The face is severely damaged, and many parts of the wreath and nose are broken. The portrait is characterized by the proportions and elongated construction of the head. Its laurel wreath is incomplete, stopping just behind the ears. A miniature bust whose head is damaged is in the centre of the wreath, above the forehead. The eyes are large, and framed by sharp eyelids. The facial features of the man depicted indicate advanced age, and his expression is reminiscent of portraits depicting Roman emperors, philosophers and priests. The back of the portrait is unfinished and the neck is massive and thick. Due to the resemblance of the Benaki head to the portraits at the Copenhagen and Istanbul museums, the archaeologist Stavros Vlizos proposed that the man belonged to the family of Odaenathus.
Limestone portraits: conclusionEdit
According to Gawlikowski, the wreaths appearing on the limestone portraits such as those in the Copenhagen and Istanbul museums do not necessarily indicate Roman corona civica honours; much headgear worn by Palmyrene priests had wreaths without Roman connotations. Many funerary portraits used as headstones in Palmyrene tombs depicted the deceased with wreaths whose meaning, in a Palmyrene context, is unclear.
Gawlikowski, agreeing with Parlasca, maintained that most of the oversized limestone heads with thick necks were connected to funeral practices such as sarcophagus lids; this includes the portraits from the hexagonal tomb and the Copenhagen and Istanbul museums. As for Simonsen's suggestion that the Copenhagen portrait belonged to an honorary statue set on a bracket (console) atop a column in the city's streets, Palmyrene honorary statues that stood on the columns consoles were made of bronze, and it is doubtful that the brackets could support the weight of stone statues; such honorary portraits in Palmyra stood on bases on the ground. According to Gawlikowski, there is no reason to believe that the portraits are of the same person, despite their similarities; the limestone portraits were not depictions of the king or his family, and they appear to be funerary in function.

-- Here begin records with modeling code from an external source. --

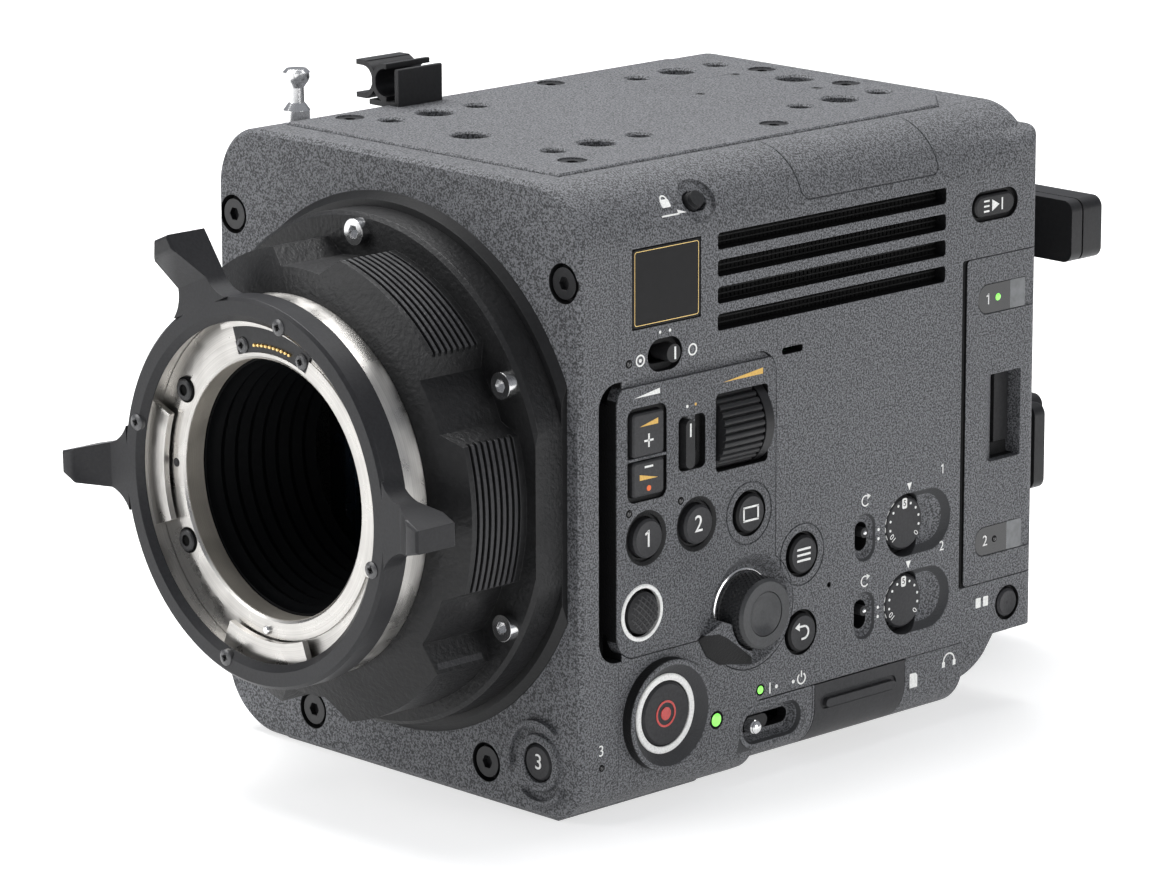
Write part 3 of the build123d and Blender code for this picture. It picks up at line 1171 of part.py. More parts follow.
def audio_box():
    """Audio input housing on the far side, its sockets facing the rear."""
    y0, y1, z0, z1 = AUDIO
    shape = rounded(AUDIO_OUT, -BODY_HALF, y0, y1, 9, 0, 0, 4)
    box = prism_z(shape, z0, z1)
    box = chamfer(box.faces().sort_by(Axis.Z)[-1].edges(), 1.2)
    box -= block(AUDIO_OUT + 3, -BODY_HALF - 3, y0 + 3, y1 - 16, z0 + 3, z1 - 3)
    for x, z in XLR:
        box -= rod_y(x, z, XLR_R, y1 - 13, y1 + 1)
    return box


def xlr_sockets():
    """Insulators of the two audio inputs, three contact holes each."""
    floor = AUDIO[1] - 13
    pieces = []
    for x, z in XLR:
        core = rod_y(x, z, 7.0, floor, AUDIO[1] - 1.0) + rod_y(x, z, XLR_R - 0.1, floor, floor + 1.6)
        for angle in (90, 210, 330):
            core -= rod_y(x + 3.4 * cos(radians(angle)), z + 3.4 * sin(radians(angle)), 0.9,
                          floor + 4, AUDIO[1])
        pieces.append(core)
    return Compound(children=pieces)


def tape_hook():
    """Bright waisted pin for the end of a tape measure."""
    x, y = HOOK
    foot = HOOK_FOOT
    root, top = foot - HOOK_ROOT, foot + HOOK_HIGH
    return lathe_z(((0, root), (1.5, root), (1.5, foot), (2.9, foot), (2.9, foot + 3.6), (1.7, foot + 5.2),
                    (1.6, top - 4.0), (2.6, top - 2.6), (2.9, top - 1.8), (2.9, top - 0.7), (2.2, top),
                    (0, top)), x, y)


def cable_clamp():
    """Plastic clamp with one cable channel open to the left and one to the right."""
    wall = CLAMP_WALL
    foot = BODY_TOP + CLAMP_FOOT
    z = foot + CLAMP_R - 0.1
    bore = CLAMP_R - wall
    side = CLAMP_PLATE_X + CLAMP_FOOT
    low = rounded(CLAMP_LEFT, side, BODY_TOP, foot, 0.3, 0.3, 0.3, 0.3)
    left_x, right_x = CLAMP_LEFT - 2.1, CLAMP_LEFT + 4.9
    left = Pos(left_x, z) * (Circle(CLAMP_R) - Circle(bore)) & Pos(left_x + 2.6, z) * Rectangle(6, 12)
    right = Pos(right_x, z) * (Circle(CLAMP_R) - Circle(bore)) & Pos(right_x - 2.7, z) * Rectangle(6.4, 12)
    middle = CLAMP_R - wall / 2
    prongs = Pos(left_x - 0.4, z + middle) * Rectangle(3.2, wall)
    prongs += Pos(left_x - 0.4, z - middle) * Rectangle(3.2, wall)
    plate = rounded(CLAMP_PLATE_X, side, BODY_TOP, BODY_TOP + CLAMP_HIGH, 0, 0, 0.4, 0.4)
    return prism_y(low + left + right + prongs + plate, *CLAMP_Y)


def vent_mesh():
    inner = BODY_HALF - SKIN
    last = VENT_LOW + (VENTS - 1) * VENT_PITCH + VENT_TALL
    return block(inner - 1.1, inner - SEAT, VENT_SPAN[0] - 3.8, VENT_SPAN[1] + 4, VENT_LOW - 2.2, last + 0.5)


def fan_frame():
    """Square fan frame against the far wall, with the rotor's bearing."""
    y, z = FAN
    wall = INSET - BODY_HALF + 0.3
    frame = block(wall, wall + 14, y - FAN_HALF, y + FAN_HALF, z - FAN_HALF, z + FAN_HALF)
    frame -= rod_x(y, z, FAN_R + 0.8, wall - 1, wall + 15)
    frame += rod_x(y, z, 9.0, wall, wall + 2)
    for turn in (0, 90):
        bar = Pos(y, z) * Rot(0, 0, turn + 45) * Rectangle(2 * FAN_R + 4, 2.5)
        frame += prism_x(bar, wall, wall + 2)
    return frame - rod_x(y, z, 1.5 + RUN, wall - 1, wall + 3)


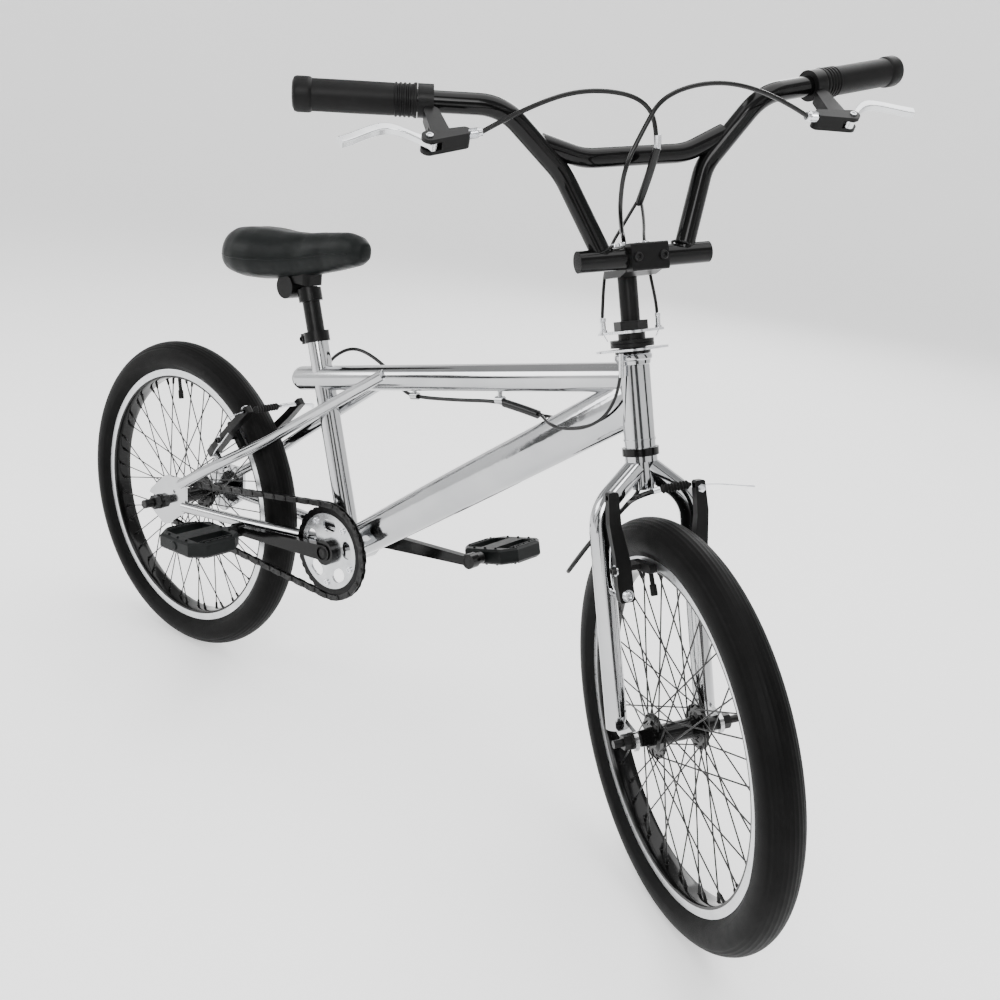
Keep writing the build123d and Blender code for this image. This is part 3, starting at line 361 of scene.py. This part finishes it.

|1, 2, 3, 4, 5: Images of the tiara portrait, hosted on the l'Institut Français d'Archéologie du Proche-Orient (IFAPO) website|
This portrait was found in 1940 in the vicinity of the Palmyrene agora at the same time that five headless marble statues, depicting two men and three women, were found in a building considered to be the senate (also near the agora); it is uncertain if the tiara portrait was found in the same building. Although the portrait is lost and was never published, photographs of it survive in the archives of l'Institut Français d'Archéologie du Proche-Orient (IFAPO). The face is oval and a long, drooping, curved moustache joins the beard. The lower part of the face is broken, only the first row of beard curls surviving. The nose is also broken; the eyes are wide open and the lower eyelids are a little heavy, giving intensity to the expression. Two vertical folds at the beginning of the nose accentuate the eyes, which are topped with strong eyebrows. The forehead is high, with two horizontal furrows. The headdress, apparently a turban, is damaged at the back and on the right temple. In the middle of the turban's top, a circular hole apparently housed a dowel which held another headdress piece that would have been framed by the turban's elevated rim.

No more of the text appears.